Did I say anything about motivation? (What is motivation, anyway, apart from yet another set of feelings correlated with yet another set of functions?)

But, to answer your question: feelings can correlate with behavior if the feelings and behavior are caused by the same functing. The trouble is, we don't know how or why the brain would bother to funct feelings as well as behavior, rather than just go ahead and funct the behavior, without any sentimentaliy...

JS: "Perhaps you wish to claim that one can feel without feeling some X, or that one could know that one was feeling without knowing that one was feeling some X..."

No I don't wish to claim that, since it's not true. And why would I wish or need it to be true? (Please, before you pounce on "wish" or "need" as selt-contradicting, read again what I said above about correlates and common causes above.)

JS: "...the only support you have provided is... that feeling could be separated from feeling some X and... that [to] den[y] this... is... [to] beg... the question.  These tactics are no more persuasive than the theistic arguments they resemble..."

I think you have not understood the argument. I said that from feeling A, feeling B and feeling Z, we could abstract the invariant feeling X (where X is something, anything).
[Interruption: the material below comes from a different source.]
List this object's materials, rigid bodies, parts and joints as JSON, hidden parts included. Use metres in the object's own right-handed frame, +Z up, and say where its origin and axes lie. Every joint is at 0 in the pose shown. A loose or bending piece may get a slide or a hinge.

And that was perfectly ordinary categorization (except that "feeling" is uncomplemented.)

And what I said was question-begging was assigning a causal role to feeling without explaining how and why.

(Theistic??? I have inferred (by abstracting the common invariant across many postings) that NA has some sort of thing about "analytic philosophers." Do you perhaps have some sort of bugaboo too -- with "theists"?)